Below you will find a set of lines. Repeat them all exactly.
==*==
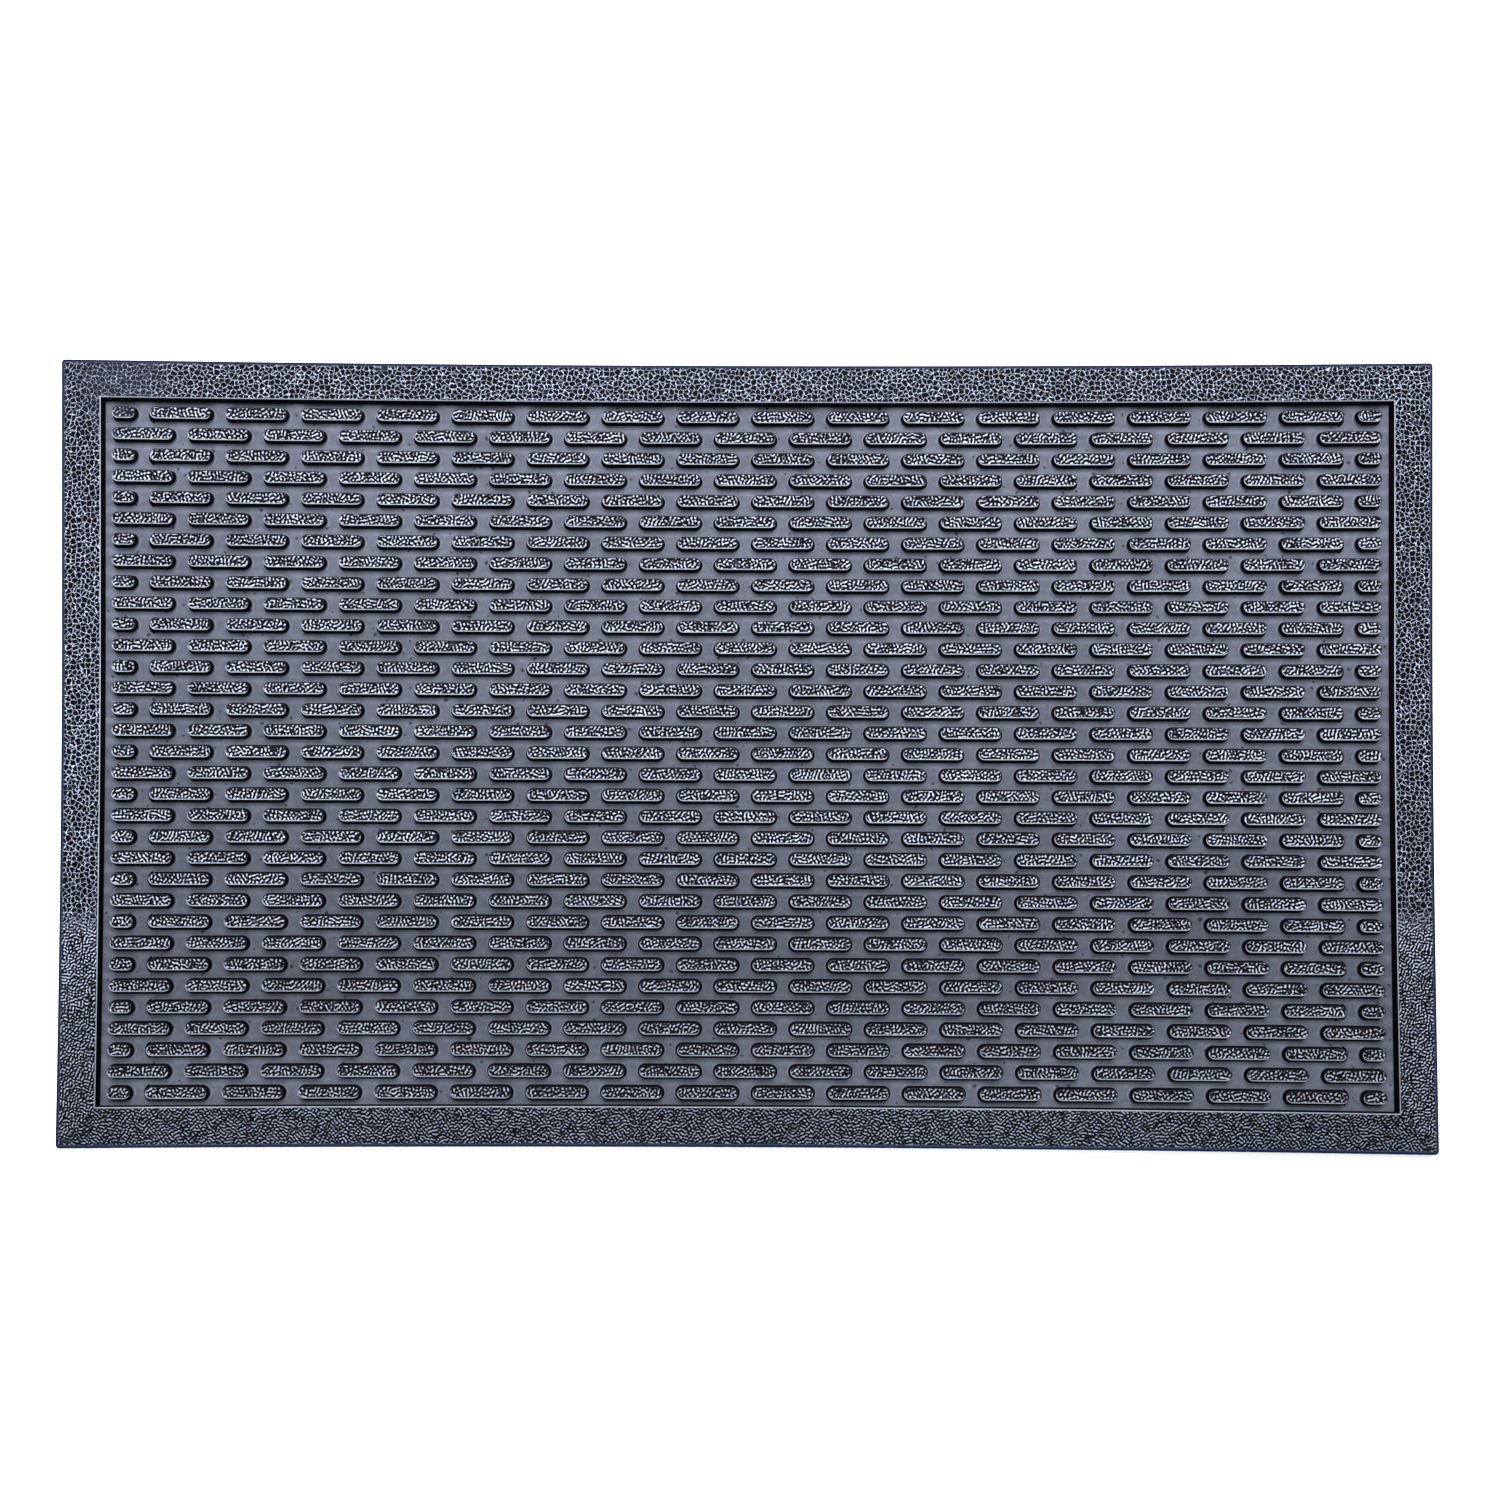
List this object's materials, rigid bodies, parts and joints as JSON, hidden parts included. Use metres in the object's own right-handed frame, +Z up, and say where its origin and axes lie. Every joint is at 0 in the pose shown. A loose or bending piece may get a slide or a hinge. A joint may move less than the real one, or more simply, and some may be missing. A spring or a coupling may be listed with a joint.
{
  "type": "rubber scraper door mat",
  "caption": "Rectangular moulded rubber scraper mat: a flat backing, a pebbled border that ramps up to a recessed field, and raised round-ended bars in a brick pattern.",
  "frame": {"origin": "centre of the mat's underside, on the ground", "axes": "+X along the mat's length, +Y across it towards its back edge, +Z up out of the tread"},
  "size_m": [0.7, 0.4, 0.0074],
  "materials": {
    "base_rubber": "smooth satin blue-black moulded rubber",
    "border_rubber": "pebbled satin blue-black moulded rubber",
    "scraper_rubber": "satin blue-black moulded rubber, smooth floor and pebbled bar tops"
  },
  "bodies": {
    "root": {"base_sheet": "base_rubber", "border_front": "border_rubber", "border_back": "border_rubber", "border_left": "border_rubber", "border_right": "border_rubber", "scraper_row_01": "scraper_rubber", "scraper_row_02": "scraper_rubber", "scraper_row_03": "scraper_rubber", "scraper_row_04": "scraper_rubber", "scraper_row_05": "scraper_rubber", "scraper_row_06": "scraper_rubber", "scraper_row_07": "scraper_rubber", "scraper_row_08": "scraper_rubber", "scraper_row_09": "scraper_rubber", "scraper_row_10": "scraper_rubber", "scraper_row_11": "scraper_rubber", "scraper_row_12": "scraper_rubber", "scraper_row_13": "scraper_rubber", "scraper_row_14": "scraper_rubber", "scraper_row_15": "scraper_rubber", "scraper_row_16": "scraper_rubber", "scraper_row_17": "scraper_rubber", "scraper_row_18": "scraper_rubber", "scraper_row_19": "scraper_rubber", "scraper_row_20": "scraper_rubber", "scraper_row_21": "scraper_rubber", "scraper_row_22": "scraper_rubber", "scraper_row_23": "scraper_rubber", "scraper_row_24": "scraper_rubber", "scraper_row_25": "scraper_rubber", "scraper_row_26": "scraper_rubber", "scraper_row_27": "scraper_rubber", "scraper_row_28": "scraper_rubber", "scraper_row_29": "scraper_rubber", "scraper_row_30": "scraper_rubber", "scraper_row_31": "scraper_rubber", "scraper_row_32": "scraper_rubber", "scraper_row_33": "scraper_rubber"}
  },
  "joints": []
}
==*==
[Response]
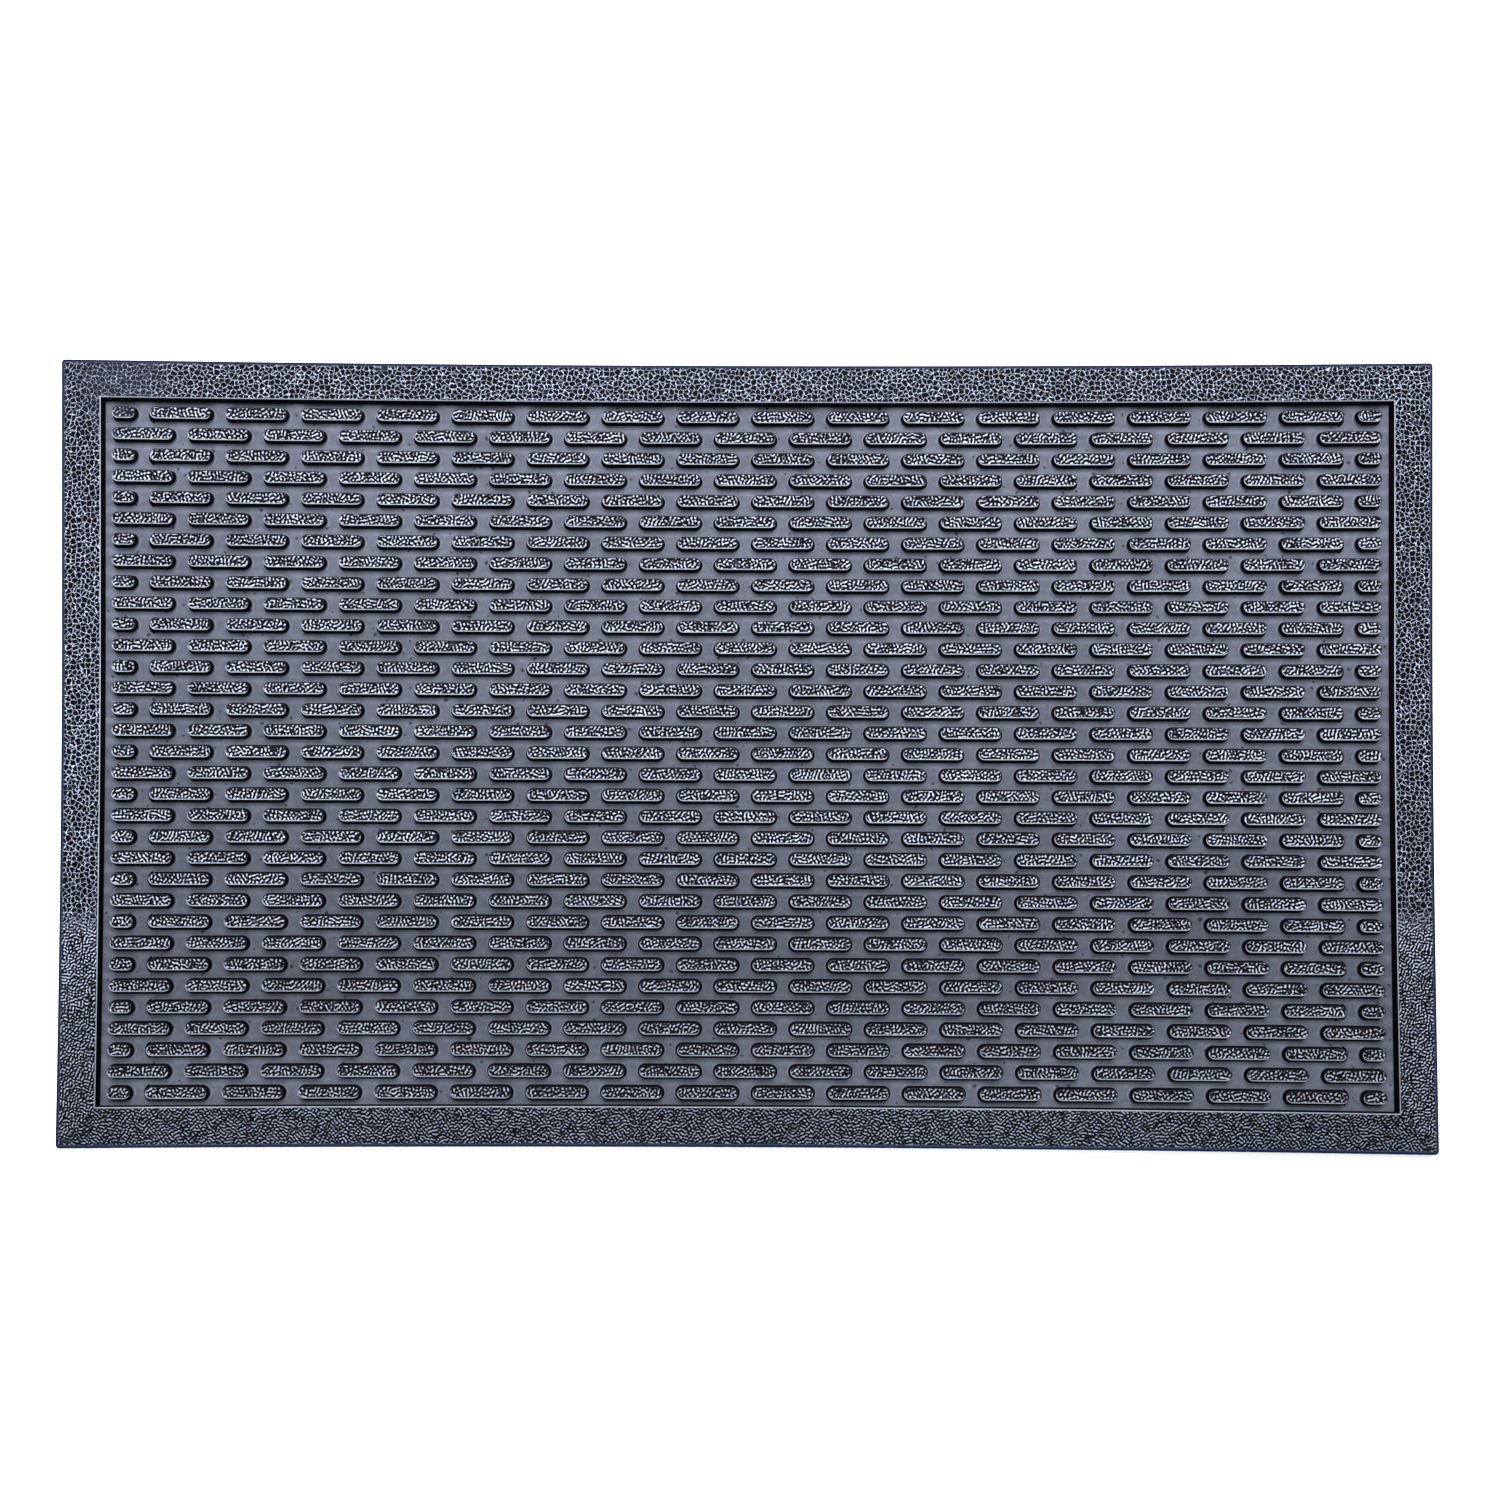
List this object's materials, rigid bodies, parts and joints as JSON, hidden parts included. Use metres in the object's own right-handed frame, +Z up, and say where its origin and axes lie. Every joint is at 0 in the pose shown. A loose or bending piece may get a slide or a hinge. A joint may move less than the real one, or more simply, and some may be missing. A spring or a coupling may be listed with a joint.
{
  "type": "rubber scraper door mat",
  "caption": "Rectangular moulded rubber scraper mat: a flat backing, a pebbled border that ramps up to a recessed field, and raised round-ended bars in a brick pattern.",
  "frame": {"origin": "centre of the mat's underside, on the ground", "axes": "+X along the mat's length, +Y across it towards its back edge, +Z up out of the tread"},
  "size_m": [0.7, 0.4, 0.0074],
  "materials": {
    "base_rubber": "smooth satin blue-black moulded rubber",
    "border_rubber": "pebbled satin blue-black moulded rubber",
    "scraper_rubber": "satin blue-black moulded rubber, smooth floor and pebbled bar tops"
  },
  "bodies": {
    "root": {"base_sheet": "base_rubber", "border_front": "border_rubber", "border_back": "border_rubber", "border_left": "border_rubber", "border_right": "border_rubber", "scraper_row_01": "scraper_rubber", "scraper_row_02": "scraper_rubber", "scraper_row_03": "scraper_rubber", "scraper_row_04": "scraper_rubber", "scraper_row_05": "scraper_rubber", "scraper_row_06": "scraper_rubber", "scraper_row_07": "scraper_rubber", "scraper_row_08": "scraper_rubber", "scraper_row_09": "scraper_rubber", "scraper_row_10": "scraper_rubber", "scraper_row_11": "scraper_rubber", "scraper_row_12": "scraper_rubber", "scraper_row_13": "scraper_rubber", "scraper_row_14": "scraper_rubber", "scraper_row_15": "scraper_rubber", "scraper_row_16": "scraper_rubber", "scraper_row_17": "scraper_rubber", "scraper_row_18": "scraper_rubber", "scraper_row_19": "scraper_rubber", "scraper_row_20": "scraper_rubber", "scraper_row_21": "scraper_rubber", "scraper_row_22": "scraper_rubber", "scraper_row_23": "scraper_rubber", "scraper_row_24": "scraper_rubber", "scraper_row_25": "scraper_rubber", "scraper_row_26": "scraper_rubber", "scraper_row_27": "scraper_rubber", "scraper_row_28": "scraper_rubber", "scraper_row_29": "scraper_rubber", "scraper_row_30": "scraper_rubber", "scraper_row_31": "scraper_rubber", "scraper_row_32": "scraper_rubber", "scraper_row_33": "scraper_rubber"}
  },
  "joints": []
}